A reverse mortgage is among several tools that can be used to help minimize the damage caused by retirement income “shocks,” writes author John F. Wasik in a Forbes article published this week.
These shocks might include loss of employment, needing to assist aging parents with care costs, and divorce, among others. And the odds are high that many, many people will experience a major loss of income at some point, according to findings from a recent report by the National Endowment for Financial Education.
“People want to believe `it won’t happen to me,’ report author Prof. Teresa Ghilarducci told Forbes. “The truth is that almost no one is safe from these shocks, and low-income individuals are disproportionately affected.”
For men aged 66 to 70, the report found, 96% had experienced at least four of these “shocks.”
But there are ways to survive a shock, Wasik writes, including the use of home equity via a reverse mortgage.
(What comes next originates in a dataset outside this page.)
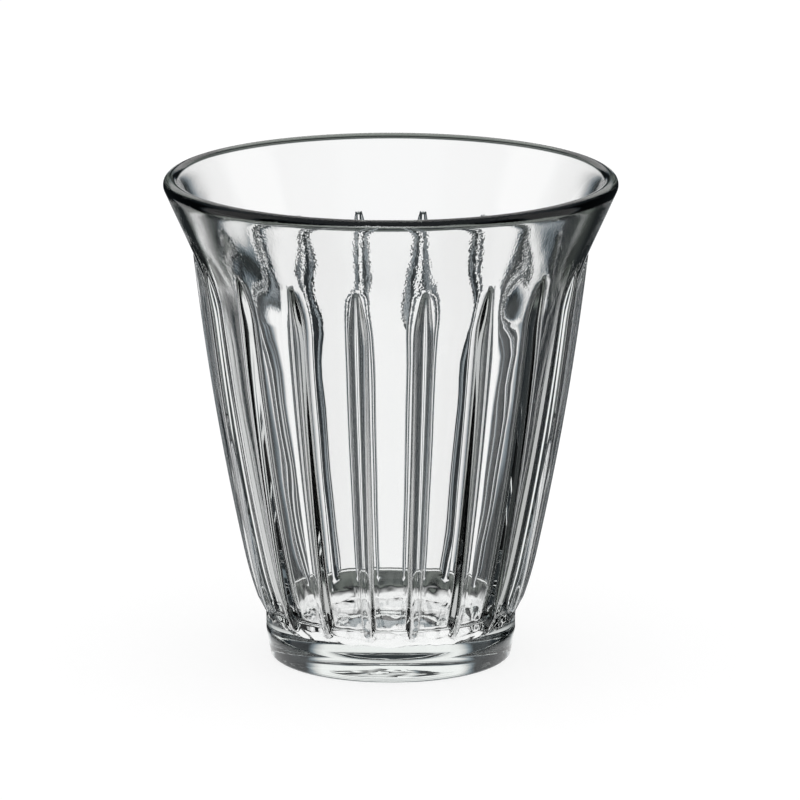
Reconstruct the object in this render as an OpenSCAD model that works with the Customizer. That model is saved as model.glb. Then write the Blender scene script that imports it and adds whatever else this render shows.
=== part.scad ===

“When retired, you may be able to get a ‘reverse’ mortgage that will pay you a monthly income — if you qualify,” the article states. “You also may be able to get a home-equity loan. But both of these options are last resorts in the event that you don’t have enough cash or retirement savings to meet your expenses.”
Other possible solutions covered in the article include looking at long-term care expenses in advance; funding 401(k) plans, other IRAs, or HSAs; and keeping some form of emergency savings at all times.